Em Portugal, “71% das mortes de adultos e 33% das mortes de crianças devem-se a doenças que necessitam reconhecidamente de cuidados paliativos”, afirma a UC, sublinhando que embora estas estimativas se equiparem às de outros países europeus, “carecem de capacidade de resposta, sobretudo para crianças”.
Liderada por Bárbara Gomes, docente da Faculdade de Medicina da UC, a investigação envolveu médicos e investigadores daquela Faculdade, do King’s College London, do Centro de Estudos e Investigação em Saúde da Faculdade de Economia da UC, do Instituto de Saúde Pública da Universidade do Porto, da Escola Nacional de Saúde Pública da Universidade Nova de Lisboa, do Instituto Português de Oncologia Francisco Gentil/Lisboa e do Hospital Espírito Santo, de Évora.
Já publicado nas revistas Palliative Medicine e BMC Pediatrics, o estudo, que foi financiado pela Fundação Calouste Gulbenkian, “evidencia que é urgente avaliar a sustentabilidade do modelo atual de cuidados de saúde e apoio social para acomodar estas necessidades que só tendem a crescer”, afirma a UC, numa nota enviada hoje à agência Lusa.
“O cancro é responsável por uma parte cada vez maior das mortes com necessidades paliativas (34% nos adultos e 38% nas crianças)”, acrescenta.
A equipa de especialistas salienta também “o aumento de mortalidade por doenças respiratórias e neurodegenerativas nos adultos e as áreas da pediatria com o maior número de crianças com doenças crónicas complexas – neonatologia, cardiologia e neurologia, para além da oncologia”.
No âmbito da investigação, foram analisados dados de mais de um milhão de pessoas falecidas em Portugal entre 1987 e 2012, “cruzando as perspetivas de especialistas em saúde pública, cuidados paliativos e pediatria, para melhor entender a realidade portuguesa”, refere a UC.
“Encontrámos duas características-chave que definem a forma como a sociedade portuguesa lida com doenças avançadas e o fim de vida”, relata Bárbara Gomes.
“Por um lado, há uma tradição de apoio familiar alargado – tentamos cuidar dos nossos em casa, uma missão que é muito associada às mulheres na família. Por outro lado, somos extremamente dependentes dos hospitais – achamos que lá vamos encontrar os melhores cuidados de saúde”, explica, citada pela UC, Bárbara Gomes, líder do grupo de investigação.

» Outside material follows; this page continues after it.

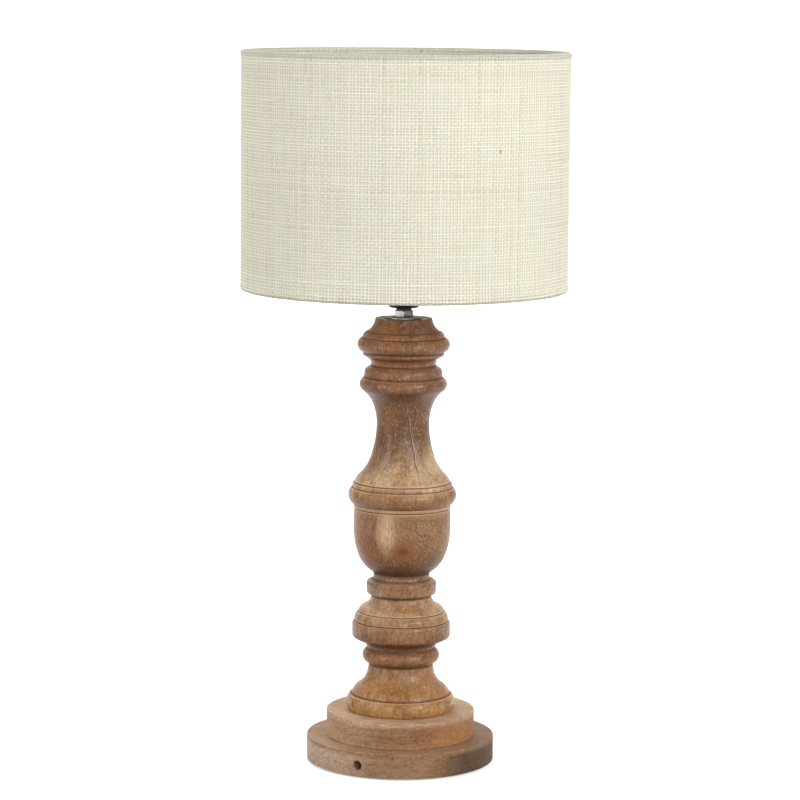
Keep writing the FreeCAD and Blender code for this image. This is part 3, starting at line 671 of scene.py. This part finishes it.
# ---------------------------------------------------------------- the felt under the base
def make_felt():
    """Pressed felt disc: its thickness and its cut edge are slightly uneven."""
    low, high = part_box("felt_pad")
    radius, thick = high.x, high.z - low.z
    columns, rings = 180, 22
    turns = np.arange(columns) * 2 * math.pi / columns
    edge = radius + 0.25 * MM * soft_noise(columns, 60)[0]
    share = np.linspace(0.02, 1.0, rings)
    layers = []
    for level, sign in ((0.0, 1), (thick, -1)):
        uneven = 0.07 * MM * np.abs(soft_noise(columns, 45, rings)) * sign
        uneven[-1] = 0.22 * MM * sign
        r = share[:, None] * edge
        layers.append(np.stack([r * np.cos(turns), r * np.sin(turns), level + uneven], -1))
    under, over = layers
    points = np.concatenate([under, over[::-1]]).reshape(-1, 3)
    faces = grid_quads(2 * rings, columns, wrap_rows=True, wrap_columns=True)
    pad = mesh_object("felt_disc", points, faces, "felt", "stand")
    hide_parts("felt_pad")


# ---------------------------------------------------------------- finishes of the CAD pieces
def finish_cad_nodes():
    """Gives each CAD node the material of its slot in the record."""
    for part in frame["record"]["subparts"]:
        node = frame["nodes"][part["node"]]
        node.data.materials.clear()
        node.data.materials.append(MATERIALS[part["material_slot"]])


# ---------------------------------------------------------------- studio
def make_studio():
    """Faintly glowing floor that curves up into a backdrop, a dim white sky and soft lights.

    The floor doesn't light the lamp. The side and back lights aren't mirrored in the lamp.
    """
    reach = 14.0     # how far the floor goes to the front and to each side
    back = 2.2       # where it starts to curve up
    bend_r = 1.2
    steps = 12
    top = 4.5
    curve = [(-reach, 0.0), (back, 0.0)]
    for i in range(1, steps + 1):
        a = math.radians(90 * i / steps)
        curve.append((back + bend_r * math.sin(a), bend_r - bend_r * math.cos(a)))
    curve.append((back + bend_r, top))
    points = [(side * reach, y, z) for y, z in curve for side in (-1, 1)]
    faces = [(2 * i, 2 * i + 1, 2 * i + 3, 2 * i + 2) for i in range(len(curve) - 1)]
    mesh = bpy.data.meshes.new("floor")
    mesh.from_pydata(points, [], faces)
    mesh.polygons.foreach_set("use_smooth", [True] * len(faces))
    floor = bpy.data.objects.new("floor", mesh)
    bpy.context.scene.collection.objects.link(floor)
    paper = Look("backdrop", Roughness=0.9)
    grain = paper.noise(paper.scaled(paper.place, (60, 60, 60)), detail=3.0)
    paper.set(Base_Color=paper.ramp(grain, (0.3, 0.90), (0.7, 0.93)))
    paper.set(Emission_Color=colour(255, 255, 255), Emission_Strength=0.30)
    mesh.materials.append(paper.material)
    floor.visible_diffuse = False

    world = bpy.data.worlds.new("studio")
    bpy.context.scene.world = world
    world.use_nodes = True
    nodes, links = world.node_tree.nodes, world.node_tree.links
    way = nodes.new("ShaderNodeTexCoord").outputs["Generated"]
    up = nodes.new("ShaderNodeSeparateXYZ")
    links.new(way, up.inputs[0])
    rise = nodes.new("ShaderNodeMapRange")
    links.new(up.outputs[2], rise.inputs["Value"])
    rise.inputs["From Min"].default_value = -0.15
    rise.inputs["From Max"].default_value = 0.35
    rise.inputs["To Min"].default_value = 0.04
    rise.inputs["To Max"].default_value = 0.11
    links.new(rise.outputs["Result"], nodes["Background"].inputs["Strength"])
    nodes["Background"].inputs["Color"].default_value = colour(255, 255, 255)

    softbox("key", (1.9, -2.0, 1.45), 1.0, 1.4, 70.0)
    softbox("left", (-2.0, -1.3, 1.05), 0.8, 1.8, 30.0)
    softbox("front", (0.3, -3.4, 0.9), 2.4, 1.2, 46.0)
    softbox("right_side", (2.6, 0.1, 0.8), 1.4, 1.6, 26.0, mirrored=False)
    softbox("left_side", (-2.6, 0.1, 0.8), 1.4, 1.6, 30.0, mirrored=False)
    softbox("back", (-0.6, 2.5, 1.7), 2.0, 1.2, 60.0, mirrored=False)
    softbox("backdrop", (0.0, 1.2, 3.2), 4.0, 1.0, 90.0, (0.0, 3.2, 0.8))


def softbox(name, place, width, height, watts, faces=(0.0, 0.0, 0.35), mirrored=True):
    """Rectangular soft light that faces a point, which is the lamp's column unless given."""
    light = bpy.data.lights.new(name, "AREA")
    light.shape = "RECTANGLE"
    light.size, light.size_y = width, height
    light.energy = watts
    lamp = bpy.data.objects.new(name, light)
    lamp.location = place
    lamp.visible_glossy = mirrored
    lamp.rotation_euler = (Vector(faces) - Vector(place)).to_track_quat("-Z", "Y").to_euler()
    bpy.context.scene.collection.objects.link(lamp)


def make_camera():
    """Long lens from the front, slightly above, tipped a little to one side."""
    data = bpy.data.cameras.new("camera")
    data.sensor_width = 36.0
    data.lens = 141.75
    camera = bpy.data.objects.new("camera", data)
    down = Matrix.Rotation(math.radians(90 - 7.6), 4, "X")
    roll = Matrix.Rotation(math.radians(0.52), 4, "Z")
    camera.matrix_world = Matrix.Translation((-0.0029, -2.913, 0.7305)) @ down @ roll
    bpy.context.scene.collection.objects.link(camera)
    bpy.context.scene.camera = camera
    bpy.context.scene.view_settings.view_transform = "Standard"


finish_cad_nodes()
weave_shade()
make_column()
make_felt()
make_studio()
make_camera()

Este “modelo dual” de cuidados – salienta ainda a docente da Faculdade de Medicina de Coimbra – “leva a que se tenha uma das mais altas taxas de morte hospitalar do mundo, sobretudo em idades mais jovens e no cancro. Vivemos num sistema ‘hospitalocêntrico ‘difícil de sustentar no futuro”.
É preciso, por isso, “perceber que os cuidados devem girar em torno dos doentes e das famílias, e não o contrário”, é necessária “uma revolução Copernicana na forma” como se apoiam as “pessoas com doenças avançadas e as suas famílias”, sustenta a investigadora, sublinhando que se impõe “repensar e criar novas soluções”.
Os investigadores alertam ainda para o aumento de longevidade, que prolonga a necessidade de cuidados de meses para anos. “Nas crianças, a idade mediana de morte aumentou de seis meses em 1987 para quatro anos de idade em 2011, devido sobretudo à redução de mortes de recém-nascidos e aumento de mortes na adolescência”, refere a UC.
Ana Lacerda, médica pediatra no Instituto Português de Oncologia em Lisboa, que liderou a análise da mortalidade infantil, afirma que “as crianças com necessidades paliativas estão a viver mais tempo” e que “oito em cada 10 morre em contexto hospitalar, quando o mais provável é que elas e as suas famílias preferissem que a morte ocorresse noutro local”.
Esta tendência, salienta a médica, “só é reversível investindo na criação de serviços de cuidados paliativos pediátricos com forte apoio domiciliário, que acompanhem as crianças e famílias durante toda a sua trajetória de vida”.